We are in the concluding stages of an election campaign. Its signature feature has been a form of retail politics in which political parties “set out their wares” in such a way as to address the pressing and foremost interests and values of their core constituencies.

This has given prominence to hot-topic issues of the moment that move the emotions, like cost-of-living, tax cuts, crime, race, benefits, pot holes, and roads.

This is democracy in action and it is calculated to get out the vote. And it will shape the form of any new government.

But, while this strategy may move the emotions of the moment, it does not address many of the long-term policy questions that New Zealand faces. For example:

How is New Zealand going to lift its standard of living out of an excessive reliance on the mass production of low-value exports in sectors like farming, fishing, lumber, and tourism?

How are we going to meet climate change obligations for emissions reductions by 2030 that we have legally signed up to by international agreement?

How are we going to pay for the increasing demands of health and superannuation that Treasury tells us will require a fourfold increase in public debt by 2060 on current trajectories?

How will we shift the dial on affordability of housing, lower rents, homelessness, and a privileging of the trading of property over investment in the productive economy?

In other words, there is a policy mismatch between the immediate requirements of partisan contest in our three-year electoral cycle and the need for stable cross-party consensus to address the long-term policy questions that face New Zealand.

This has long been recognised and has been associated with suggestions for a four-year parliamentary term, the development of independent, arms-length institutions such as parliamentary commissioners, royal commissions, and other independent advisory bodies (such as the Infrastructure and Climate Change Commissions), and greater support for non-partisan, future-oriented institutions and organisations such as universities and think tanks.

It is in this spirit that The Helen Clark Foundation was established nearly five years ago as an independent, non-partisan think tank with peer-reviewed reports commissioned in the areas of housing, congestion charging, impacts of climate change, harm reduction in drug use, and added value in the primary sector.

Another area that does not lend itself to the retail politics of a closely contested election, but which is important to our future, is reducing poverty and inequality.

In a recent webinar hosted by the foundation as a contribution to featuring expertise in an area of strategic and social significance, the findings of a recent Productivity Commission report that there is a high degree of persistent disadvantage in New Zealand, were noted.

The number of people – just under 700,000 – who were living in poverty had not changed between the 2013 and 2018 censuses.

Thus, there is a problem of poverty and inequality that affects many households. Yet other data presented to the webinar on material hardship and an adjusted measure of poverty showed a halving of child poverty from a high of about 30% and 20 % for the two measures respectively in 2008, to a significantly lower level of 15 and 10% in 2022.

So, it’s a mixed picture, and there are no easy answers. Is it, as suggested in the debate on benefits, a matter of making it tougher for beneficiaries to stay on the public payroll in order to persuade them to take up work, or is it more effective – and more compassionate – to adopt a less punitive approach?

The answer seems to be that a judicious combination of sticks and carrots is what works.
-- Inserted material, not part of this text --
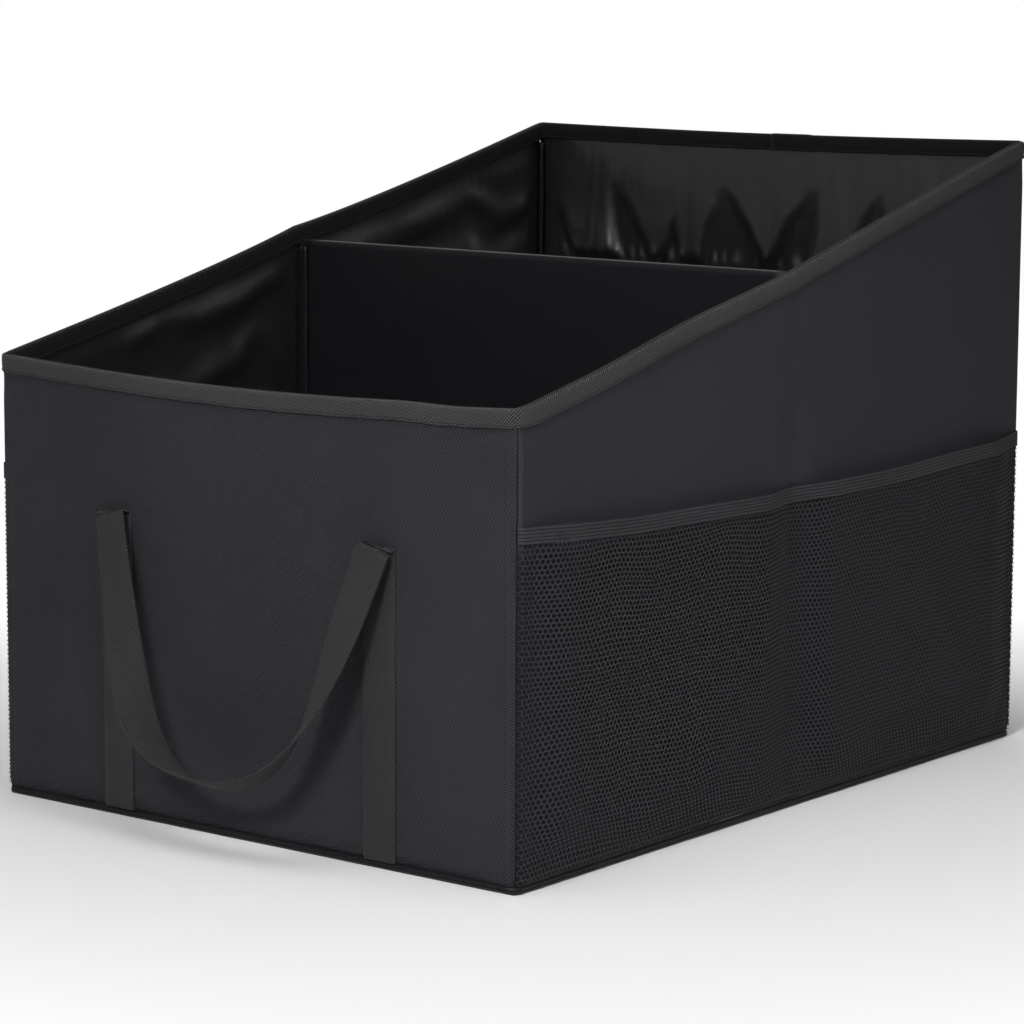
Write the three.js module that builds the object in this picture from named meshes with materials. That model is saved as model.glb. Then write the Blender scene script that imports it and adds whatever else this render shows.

If we look at the world leaders in maintaining low levels of poverty – the Nordic (Scandinavian) countries – they are indeed tough in their work requirements. For example, they require sole mothers to seek work at quite an early age of their children.

But in doing so they do their best to establish an enabling environment; in particular, they make it easy to gain new skills and educational qualifications, and they provide affordable childcare.

In addition, the financial rewards of employment need to be high and they need to enjoy reasonable job security, together with affordable and secure housing and a commitment to a full employment economy.

It’s using an active labour market policy to maintain household incomes by keeping people in work, but with the required human touch and upfront investment.

It has been said that the poor will always be with us, which is suggestive of a certain fatalism. That need not be so.

Compassionate but evidence-based public policy can do its work such that poverty levels fall substantially as they have for the elderly, where New Zealand’s record is good, and as we have with another key indicator, unemployment, where active economic policy makes the difference.

Retail politics – listening to our core constituencies – is the beating heart of democracy. But we also need ways of engaging these constituencies in the settlement of key issues that stretch beyond the electoral cycle and that determine our destiny as a nation.

These issues require a strategic vision that can forge consensus across party divisions. That seems an elusive prospect at present.

Peter Davis is the Helen Clark Foundation Chair.